### PROBLEM STATEMENT:
Exactly the lines between the line containing "Keep writing the" and the line containing "report_piece(winding)", together with those two lines, are to be output.

### LISTED ENTRIES:
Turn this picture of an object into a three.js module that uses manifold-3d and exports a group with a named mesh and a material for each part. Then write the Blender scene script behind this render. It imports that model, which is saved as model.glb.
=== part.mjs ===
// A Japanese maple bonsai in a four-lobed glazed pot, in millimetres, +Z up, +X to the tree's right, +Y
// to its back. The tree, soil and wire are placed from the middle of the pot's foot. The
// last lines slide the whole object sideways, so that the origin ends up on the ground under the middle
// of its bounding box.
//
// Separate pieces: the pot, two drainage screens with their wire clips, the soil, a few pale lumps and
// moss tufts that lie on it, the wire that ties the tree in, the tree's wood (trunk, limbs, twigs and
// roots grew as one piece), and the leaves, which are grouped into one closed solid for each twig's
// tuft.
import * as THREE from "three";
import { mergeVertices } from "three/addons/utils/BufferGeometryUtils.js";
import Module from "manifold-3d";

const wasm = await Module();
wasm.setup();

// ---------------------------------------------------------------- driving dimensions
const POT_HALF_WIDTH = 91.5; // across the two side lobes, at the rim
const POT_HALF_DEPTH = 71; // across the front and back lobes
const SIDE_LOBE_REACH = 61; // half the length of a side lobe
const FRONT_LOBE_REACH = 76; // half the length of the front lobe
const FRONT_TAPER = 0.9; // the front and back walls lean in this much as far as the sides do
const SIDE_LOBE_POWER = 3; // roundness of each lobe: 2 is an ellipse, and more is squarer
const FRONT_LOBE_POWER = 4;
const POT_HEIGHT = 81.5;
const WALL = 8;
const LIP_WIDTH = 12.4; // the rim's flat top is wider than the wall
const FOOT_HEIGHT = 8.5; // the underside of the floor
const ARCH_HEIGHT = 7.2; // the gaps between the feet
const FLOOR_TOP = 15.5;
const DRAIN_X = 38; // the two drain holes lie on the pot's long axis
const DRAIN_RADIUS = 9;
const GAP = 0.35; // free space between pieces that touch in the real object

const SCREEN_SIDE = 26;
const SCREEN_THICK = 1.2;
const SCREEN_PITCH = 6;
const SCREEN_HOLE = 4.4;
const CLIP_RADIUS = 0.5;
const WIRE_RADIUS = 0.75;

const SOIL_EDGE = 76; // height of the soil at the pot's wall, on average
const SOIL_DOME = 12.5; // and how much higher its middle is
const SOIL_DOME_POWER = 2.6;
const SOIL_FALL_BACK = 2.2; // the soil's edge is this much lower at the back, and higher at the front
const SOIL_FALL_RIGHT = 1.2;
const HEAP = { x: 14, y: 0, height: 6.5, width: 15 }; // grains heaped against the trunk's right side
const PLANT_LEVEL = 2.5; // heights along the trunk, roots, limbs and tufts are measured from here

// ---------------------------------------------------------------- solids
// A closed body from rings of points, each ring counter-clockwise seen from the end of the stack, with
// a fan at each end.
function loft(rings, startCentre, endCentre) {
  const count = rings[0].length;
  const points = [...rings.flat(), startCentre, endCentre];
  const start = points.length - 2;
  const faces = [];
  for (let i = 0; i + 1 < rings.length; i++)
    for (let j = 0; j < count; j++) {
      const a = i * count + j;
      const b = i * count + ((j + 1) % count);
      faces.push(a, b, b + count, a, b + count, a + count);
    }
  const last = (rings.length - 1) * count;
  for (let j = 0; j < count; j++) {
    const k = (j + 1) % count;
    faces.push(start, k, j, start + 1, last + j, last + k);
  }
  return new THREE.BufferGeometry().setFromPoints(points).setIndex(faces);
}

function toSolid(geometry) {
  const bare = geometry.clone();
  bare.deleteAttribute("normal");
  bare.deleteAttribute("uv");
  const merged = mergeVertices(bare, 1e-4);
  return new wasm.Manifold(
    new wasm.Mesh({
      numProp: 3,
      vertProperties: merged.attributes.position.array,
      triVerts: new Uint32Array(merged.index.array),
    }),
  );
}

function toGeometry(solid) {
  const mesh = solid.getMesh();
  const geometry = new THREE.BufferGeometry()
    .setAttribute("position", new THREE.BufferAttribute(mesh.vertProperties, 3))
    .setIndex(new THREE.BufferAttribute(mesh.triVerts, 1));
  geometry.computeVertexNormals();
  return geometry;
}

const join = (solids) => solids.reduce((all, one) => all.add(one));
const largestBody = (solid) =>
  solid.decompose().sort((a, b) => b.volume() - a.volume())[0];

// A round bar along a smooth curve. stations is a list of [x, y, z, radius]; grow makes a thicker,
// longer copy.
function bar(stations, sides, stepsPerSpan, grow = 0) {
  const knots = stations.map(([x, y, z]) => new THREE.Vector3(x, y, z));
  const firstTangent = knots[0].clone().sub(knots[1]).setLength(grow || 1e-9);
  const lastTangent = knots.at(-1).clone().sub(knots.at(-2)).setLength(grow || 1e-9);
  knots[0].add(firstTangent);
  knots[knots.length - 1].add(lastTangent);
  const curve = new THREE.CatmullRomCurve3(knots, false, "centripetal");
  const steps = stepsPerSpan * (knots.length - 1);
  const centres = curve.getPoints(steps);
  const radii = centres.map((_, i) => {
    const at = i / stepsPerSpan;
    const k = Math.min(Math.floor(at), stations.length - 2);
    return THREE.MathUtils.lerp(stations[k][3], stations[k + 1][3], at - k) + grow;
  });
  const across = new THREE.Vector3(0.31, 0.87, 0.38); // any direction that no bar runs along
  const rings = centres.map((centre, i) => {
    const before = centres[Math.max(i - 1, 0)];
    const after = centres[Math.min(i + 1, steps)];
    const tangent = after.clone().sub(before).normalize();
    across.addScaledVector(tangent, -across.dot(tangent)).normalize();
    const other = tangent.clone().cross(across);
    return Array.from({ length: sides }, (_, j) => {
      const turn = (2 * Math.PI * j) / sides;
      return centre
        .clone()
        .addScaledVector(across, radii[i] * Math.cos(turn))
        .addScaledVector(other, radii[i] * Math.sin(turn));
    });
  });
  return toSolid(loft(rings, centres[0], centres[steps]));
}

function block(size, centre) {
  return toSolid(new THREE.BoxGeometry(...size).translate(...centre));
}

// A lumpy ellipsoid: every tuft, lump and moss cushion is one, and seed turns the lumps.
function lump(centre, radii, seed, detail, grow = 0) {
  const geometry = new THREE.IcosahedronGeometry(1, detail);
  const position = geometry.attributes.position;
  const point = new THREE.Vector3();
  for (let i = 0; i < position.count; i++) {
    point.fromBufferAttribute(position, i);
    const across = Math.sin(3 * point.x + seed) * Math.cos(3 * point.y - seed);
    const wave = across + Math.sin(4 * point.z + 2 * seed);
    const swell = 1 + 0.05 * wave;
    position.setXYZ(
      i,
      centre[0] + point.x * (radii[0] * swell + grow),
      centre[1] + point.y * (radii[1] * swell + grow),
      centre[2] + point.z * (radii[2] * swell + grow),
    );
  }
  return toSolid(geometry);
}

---

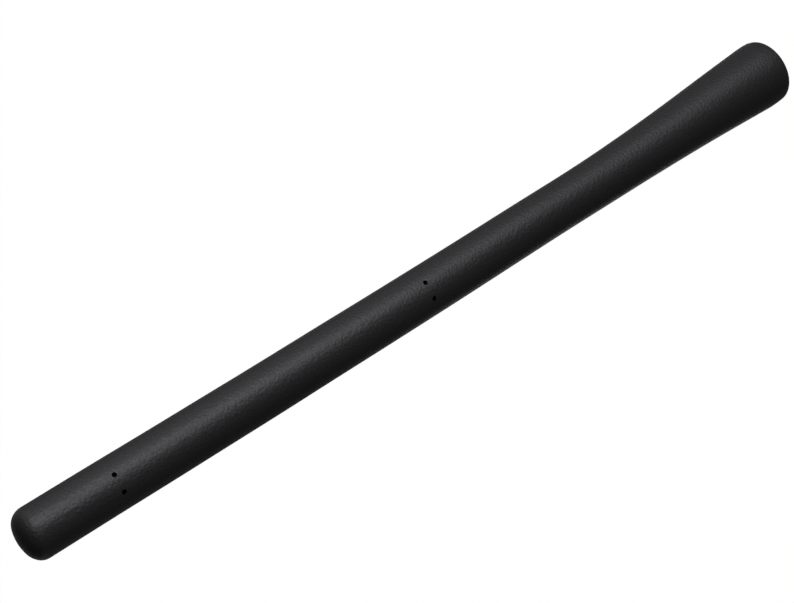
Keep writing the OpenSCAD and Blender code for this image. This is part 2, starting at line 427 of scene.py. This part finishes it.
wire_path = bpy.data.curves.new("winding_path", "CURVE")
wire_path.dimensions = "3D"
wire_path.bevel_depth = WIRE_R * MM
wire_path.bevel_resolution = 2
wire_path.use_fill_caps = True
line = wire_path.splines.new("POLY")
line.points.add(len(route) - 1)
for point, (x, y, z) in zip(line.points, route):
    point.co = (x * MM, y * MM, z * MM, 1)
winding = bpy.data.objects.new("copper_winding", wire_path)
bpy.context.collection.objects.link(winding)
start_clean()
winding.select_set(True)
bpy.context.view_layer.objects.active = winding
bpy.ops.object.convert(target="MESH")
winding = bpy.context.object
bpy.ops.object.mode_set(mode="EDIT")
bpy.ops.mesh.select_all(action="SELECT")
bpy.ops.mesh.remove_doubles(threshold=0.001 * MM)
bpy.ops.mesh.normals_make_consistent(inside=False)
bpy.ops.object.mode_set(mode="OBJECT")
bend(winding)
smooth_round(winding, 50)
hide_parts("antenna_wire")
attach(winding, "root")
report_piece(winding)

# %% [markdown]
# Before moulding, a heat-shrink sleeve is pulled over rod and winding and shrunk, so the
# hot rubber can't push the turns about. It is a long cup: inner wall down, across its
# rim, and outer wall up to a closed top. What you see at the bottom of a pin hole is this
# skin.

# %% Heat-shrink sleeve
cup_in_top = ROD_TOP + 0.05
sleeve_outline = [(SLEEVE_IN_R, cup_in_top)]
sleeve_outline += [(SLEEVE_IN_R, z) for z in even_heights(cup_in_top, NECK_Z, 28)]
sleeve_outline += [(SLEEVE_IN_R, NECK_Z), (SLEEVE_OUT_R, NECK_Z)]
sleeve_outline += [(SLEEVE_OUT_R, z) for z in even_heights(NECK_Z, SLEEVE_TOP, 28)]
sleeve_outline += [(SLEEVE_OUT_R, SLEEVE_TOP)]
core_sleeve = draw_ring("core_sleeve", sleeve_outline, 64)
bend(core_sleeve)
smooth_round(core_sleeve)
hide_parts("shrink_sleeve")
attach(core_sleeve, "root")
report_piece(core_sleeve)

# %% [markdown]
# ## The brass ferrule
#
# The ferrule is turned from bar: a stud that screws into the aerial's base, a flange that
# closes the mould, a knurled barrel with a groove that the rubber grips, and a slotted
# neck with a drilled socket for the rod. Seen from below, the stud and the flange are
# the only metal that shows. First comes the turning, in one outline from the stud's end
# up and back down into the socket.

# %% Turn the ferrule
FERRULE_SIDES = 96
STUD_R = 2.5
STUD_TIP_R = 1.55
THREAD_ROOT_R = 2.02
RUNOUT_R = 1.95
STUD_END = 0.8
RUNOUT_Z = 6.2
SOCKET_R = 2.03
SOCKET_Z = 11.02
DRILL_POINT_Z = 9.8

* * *

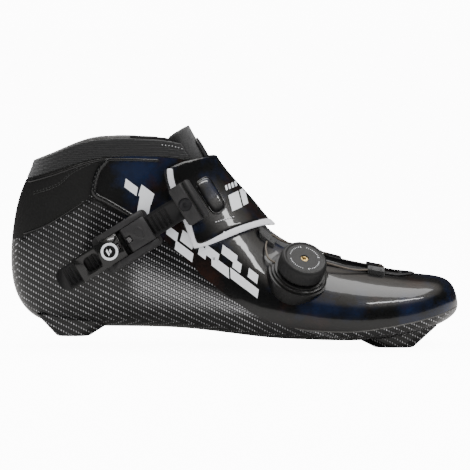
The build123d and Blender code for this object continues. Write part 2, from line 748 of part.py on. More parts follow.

### ANSWER BELOW:
Keep writing the OpenSCAD and Blender code for this image. This is part 2, starting at line 427 of scene.py. This part finishes it.
wire_path = bpy.data.curves.new("winding_path", "CURVE")
wire_path.dimensions = "3D"
wire_path.bevel_depth = WIRE_R * MM
wire_path.bevel_resolution = 2
wire_path.use_fill_caps = True
line = wire_path.splines.new("POLY")
line.points.add(len(route) - 1)
for point, (x, y, z) in zip(line.points, route):
    point.co = (x * MM, y * MM, z * MM, 1)
winding = bpy.data.objects.new("copper_winding", wire_path)
bpy.context.collection.objects.link(winding)
start_clean()
winding.select_set(True)
bpy.context.view_layer.objects.active = winding
bpy.ops.object.convert(target="MESH")
winding = bpy.context.object
bpy.ops.object.mode_set(mode="EDIT")
bpy.ops.mesh.select_all(action="SELECT")
bpy.ops.mesh.remove_doubles(threshold=0.001 * MM)
bpy.ops.mesh.normals_make_consistent(inside=False)
bpy.ops.object.mode_set(mode="OBJECT")
bend(winding)
smooth_round(winding, 50)
hide_parts("antenna_wire")
attach(winding, "root")
report_piece(winding)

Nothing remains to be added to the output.